-- Start Data block --

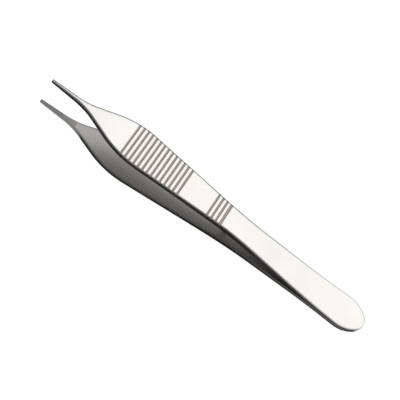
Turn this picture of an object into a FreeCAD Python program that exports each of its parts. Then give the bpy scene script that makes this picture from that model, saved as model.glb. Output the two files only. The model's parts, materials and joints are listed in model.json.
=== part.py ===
import FreeCAD, Part
import math
import os
import Sketcher

# Thumb forceps, 120 mm long: two forged spring arms, welded together at the rear end, and a guide
# pin between them. All sizes are in millimetres.
#
# Each arm is drawn in the forceps' own frame: x runs from the rear end to the tips, y across the
# width, and z is the height above the centre plane, in which the two arms touch at the weld.
# The finished pair is then laid down on the lower arm's flat thumb plate.

doc = FreeCAD.newDocument("thumb_forceps")

SIZES = [
    # Length, and the side view's outer face as corner points that large bends round off
    ("overall_length", 120.0),
    ("rear_thickness", 1.2),
    ("heel_bend_radius", 185.0),
    ("shank_bend_height", 4.73),
    ("shank_bend_radius", 120.0),
    ("neck_bend_height", 7.69),
    ("neck_bend_radius", 500.0),
    ("tip_outer_height", 7.52),
    # Inner face
    ("weld_length", 15.5),
    ("spring_end_height", 1.55),
    ("spring_end_radius", 300.0),
    ("hollow_height", 4.94),
    ("hollow_radius", 760.0),
    ("jaw_root_height", 5.84),
    ("jaw_step", 0.14),
    ("jaw_step_length", 0.4),
    ("tip_inner_height", 6.42),
    # Outline seen from above, as half widths
    ("rear_flat_half", 1.8),
    ("rear_nose_radius", 3.5),
    ("rear_shoulder_x", 4.6),
    ("rear_shoulder_half", 5.6),
    ("rear_shoulder_radius", 10.0),
    ("waist_half", 3.82),
    ("waist_radius", 150.0),
    ("plate_front_half", 6.8),
    ("plate_front_radius", 30.0),
    ("jaw_root_half", 0.78),
    ("jaw_root_radius", 21.0),
    ("tip_half", 0.46),
    ("tip_radius", 0.38),
    # Rounding along the outer face, and the break along the inner face ahead of the weld
    ("outer_edge_radius", 0.3),
    ("inner_edge_break", 0.12),
    # Cross grooves of the thumb plate: front band and rear band
    ("groove_radius", 0.45),
    ("groove_depth", 0.2),
    ("groove_pitch", 1.59),
    ("front_groove_count", 14),
    ("rear_groove_count", 3),
    ("end_groove_radius", 0.7),
    # Fine teeth across the gripping faces
    ("teeth_length", 8.0),
    ("tooth_pitch", 0.46),
    ("tooth_depth", 0.1),
    # Guide pin and its two holes
    ("pin_diameter", 1.4),
    ("pin_height", 2.3),
    ("pin_seat_depth", 0.8),
    ("pin_tip_chamfer", 0.25),
    ("guide_clearance", 0.4),
    ("guide_depth", 1.25),
]

# Stations along the arm, as shares of the length: the side view's bends, the outline's corners, the
# step behind the gripping face, the first groove of each band, the guide pin, and the middle of the
# plain stretch between the bands
STATIONS = [
    ("heel_bend", 0.14667),
    ("shank_bend", 0.4375),
    ("neck_bend", 0.87083),
    ("spring_end", 0.33333),
    ("hollow", 0.65),
    ("waist", 0.41333),
    ("plate_front", 0.765),
    ("jaw_root", 0.89667),
    ("jaw_step", 0.89),
    ("front_groove", 0.75917),
    ("rear_groove", 0.49625),
    ("end_groove", 0.45625),
    ("pin", 0.42917),
    ("rest", 0.54083),
]

sizes = doc.addObject("Spreadsheet::Sheet", "sizes")
cells = [(name, str(value)) for name, value in SIZES]
for name, share in STATIONS:
    cells.append((name + "_share", str(share)))
    cells.append((name + "_x", "=%s_share * overall_length" % name))
for row, (name, content) in enumerate(cells, start=1):
    sizes.set("A%d" % row, name)
    sizes.set("B%d" % row, content)
    sizes.setAlias("B%d" % row, name)
doc.recompute()

# Blanks and cutting shapes reach this far past the finished arm
MARGIN = 3.0

# Lines of the side view, as expressions
PLATE_RISE = "(sizes.neck_bend_height - sizes.shank_bend_height)"
PLATE_RUN = "(sizes.neck_bend_x - sizes.shank_bend_x)"
PLATE_SLOPE = "(%s / %s)" % (PLATE_RISE, PLATE_RUN)
PLATE_ANGLE = "atan(%s)" % PLATE_SLOPE
PLATE_LINE_START = "(sizes.shank_bend_height - sizes.shank_bend_x * %s)" % PLATE_SLOPE
INNER_SLOPE = ("((sizes.hollow_height - sizes.spring_end_height)"
               " / (sizes.hollow_x - sizes.spring_end_x))")
INNER_AT_PIN = "(sizes.spring_end_height + (sizes.pin_x - sizes.spring_end_x) * %s)" % INNER_SLOPE
JAW_X = "(sizes.jaw_step_x + sizes.jaw_step_length)"
JAW_HEIGHT = "(sizes.jaw_root_height - sizes.jaw_step)"
JAW_SLOPE = "((sizes.tip_inner_height - %s) / (sizes.overall_length - %s))" % (JAW_HEIGHT, JAW_X)
TIP_SLOPE = ("((sizes.tip_outer_height - sizes.neck_bend_height)"
             " / (sizes.overall_length - sizes.neck_bend_x))")


def number(expression):
    """Value of an expression of sheet cells, as a plain number."""
    value = sizes.evalExpression(expression)
    return float(getattr(value, "Value", value))


def on_line(x, x0, z0, slope):
    """Expression for the height at x of a line through (x0, z0)."""
    return "(%s + (%s - %s) * %s)" % (z0, x, x0, slope)


def origin_plane(body, role):
    return next(f for f in body.Origin.OriginFeatures if f.Role == role)


def new_sketch(body, role, name):
    sketch = body.newObject("Sketcher::SketchObject", name)
    sketch.AttachmentSupport = [(origin_plane(body, role), "")]
    sketch.MapMode = "FlatFace"
    return sketch


def bind(sketch, constraint, expression):
    """Add a dimension and tie it to the sheet."""
    index = sketch.addConstraint(constraint)
    sketch.setExpression("Constraints[%d]" % index, expression)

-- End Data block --

Task to complete: Reproduce the material exactly, with every line intact.

Response to this exercise:
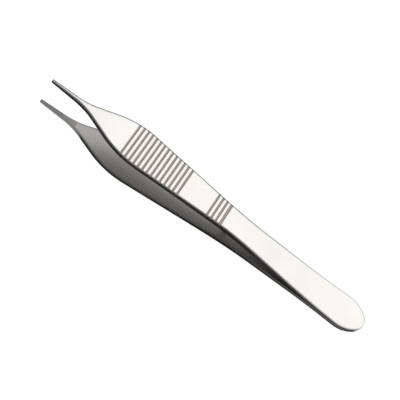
Turn this picture of an object into a FreeCAD Python program that exports each of its parts. Then give the bpy scene script that makes this picture from that model, saved as model.glb. Output the two files only. The model's parts, materials and joints are listed in model.json.
=== part.py ===
import FreeCAD, Part
import math
import os
import Sketcher

# Thumb forceps, 120 mm long: two forged spring arms, welded together at the rear end, and a guide
# pin between them. All sizes are in millimetres.
#
# Each arm is drawn in the forceps' own frame: x runs from the rear end to the tips, y across the
# width, and z is the height above the centre plane, in which the two arms touch at the weld.
# The finished pair is then laid down on the lower arm's flat thumb plate.

doc = FreeCAD.newDocument("thumb_forceps")

SIZES = [
    # Length, and the side view's outer face as corner points that large bends round off
    ("overall_length", 120.0),
    ("rear_thickness", 1.2),
    ("heel_bend_radius", 185.0),
    ("shank_bend_height", 4.73),
    ("shank_bend_radius", 120.0),
    ("neck_bend_height", 7.69),
    ("neck_bend_radius", 500.0),
    ("tip_outer_height", 7.52),
    # Inner face
    ("weld_length", 15.5),
    ("spring_end_height", 1.55),
    ("spring_end_radius", 300.0),
    ("hollow_height", 4.94),
    ("hollow_radius", 760.0),
    ("jaw_root_height", 5.84),
    ("jaw_step", 0.14),
    ("jaw_step_length", 0.4),
    ("tip_inner_height", 6.42),
    # Outline seen from above, as half widths
    ("rear_flat_half", 1.8),
    ("rear_nose_radius", 3.5),
    ("rear_shoulder_x", 4.6),
    ("rear_shoulder_half", 5.6),
    ("rear_shoulder_radius", 10.0),
    ("waist_half", 3.82),
    ("waist_radius", 150.0),
    ("plate_front_half", 6.8),
    ("plate_front_radius", 30.0),
    ("jaw_root_half", 0.78),
    ("jaw_root_radius", 21.0),
    ("tip_half", 0.46),
    ("tip_radius", 0.38),
    # Rounding along the outer face, and the break along the inner face ahead of the weld
    ("outer_edge_radius", 0.3),
    ("inner_edge_break", 0.12),
    # Cross grooves of the thumb plate: front band and rear band
    ("groove_radius", 0.45),
    ("groove_depth", 0.2),
    ("groove_pitch", 1.59),
    ("front_groove_count", 14),
    ("rear_groove_count", 3),
    ("end_groove_radius", 0.7),
    # Fine teeth across the gripping faces
    ("teeth_length", 8.0),
    ("tooth_pitch", 0.46),
    ("tooth_depth", 0.1),
    # Guide pin and its two holes
    ("pin_diameter", 1.4),
    ("pin_height", 2.3),
    ("pin_seat_depth", 0.8),
    ("pin_tip_chamfer", 0.25),
    ("guide_clearance", 0.4),
    ("guide_depth", 1.25),
]

# Stations along the arm, as shares of the length: the side view's bends, the outline's corners, the
# step behind the gripping face, the first groove of each band, the guide pin, and the middle of the
# plain stretch between the bands
STATIONS = [
    ("heel_bend", 0.14667),
    ("shank_bend", 0.4375),
    ("neck_bend", 0.87083),
    ("spring_end", 0.33333),
    ("hollow", 0.65),
    ("waist", 0.41333),
    ("plate_front", 0.765),
    ("jaw_root", 0.89667),
    ("jaw_step", 0.89),
    ("front_groove", 0.75917),
    ("rear_groove", 0.49625),
    ("end_groove", 0.45625),
    ("pin", 0.42917),
    ("rest", 0.54083),
]

sizes = doc.addObject("Spreadsheet::Sheet", "sizes")
cells = [(name, str(value)) for name, value in SIZES]
for name, share in STATIONS:
    cells.append((name + "_share", str(share)))
    cells.append((name + "_x", "=%s_share * overall_length" % name))
for row, (name, content) in enumerate(cells, start=1):
    sizes.set("A%d" % row, name)
    sizes.set("B%d" % row, content)
    sizes.setAlias("B%d" % row, name)
doc.recompute()

# Blanks and cutting shapes reach this far past the finished arm
MARGIN = 3.0

# Lines of the side view, as expressions
PLATE_RISE = "(sizes.neck_bend_height - sizes.shank_bend_height)"
PLATE_RUN = "(sizes.neck_bend_x - sizes.shank_bend_x)"
PLATE_SLOPE = "(%s / %s)" % (PLATE_RISE, PLATE_RUN)
PLATE_ANGLE = "atan(%s)" % PLATE_SLOPE
PLATE_LINE_START = "(sizes.shank_bend_height - sizes.shank_bend_x * %s)" % PLATE_SLOPE
INNER_SLOPE = ("((sizes.hollow_height - sizes.spring_end_height)"
               " / (sizes.hollow_x - sizes.spring_end_x))")
INNER_AT_PIN = "(sizes.spring_end_height + (sizes.pin_x - sizes.spring_end_x) * %s)" % INNER_SLOPE
JAW_X = "(sizes.jaw_step_x + sizes.jaw_step_length)"
JAW_HEIGHT = "(sizes.jaw_root_height - sizes.jaw_step)"
JAW_SLOPE = "((sizes.tip_inner_height - %s) / (sizes.overall_length - %s))" % (JAW_HEIGHT, JAW_X)
TIP_SLOPE = ("((sizes.tip_outer_height - sizes.neck_bend_height)"
             " / (sizes.overall_length - sizes.neck_bend_x))")


def number(expression):
    """Value of an expression of sheet cells, as a plain number."""
    value = sizes.evalExpression(expression)
    return float(getattr(value, "Value", value))


def on_line(x, x0, z0, slope):
    """Expression for the height at x of a line through (x0, z0)."""
    return "(%s + (%s - %s) * %s)" % (z0, x, x0, slope)


def origin_plane(body, role):
    return next(f for f in body.Origin.OriginFeatures if f.Role == role)


def new_sketch(body, role, name):
    sketch = body.newObject("Sketcher::SketchObject", name)
    sketch.AttachmentSupport = [(origin_plane(body, role), "")]
    sketch.MapMode = "FlatFace"
    return sketch


def bind(sketch, constraint, expression):
    """Add a dimension and tie it to the sheet."""
    index = sketch.addConstraint(constraint)
    sketch.setExpression("Constraints[%d]" % index, expression)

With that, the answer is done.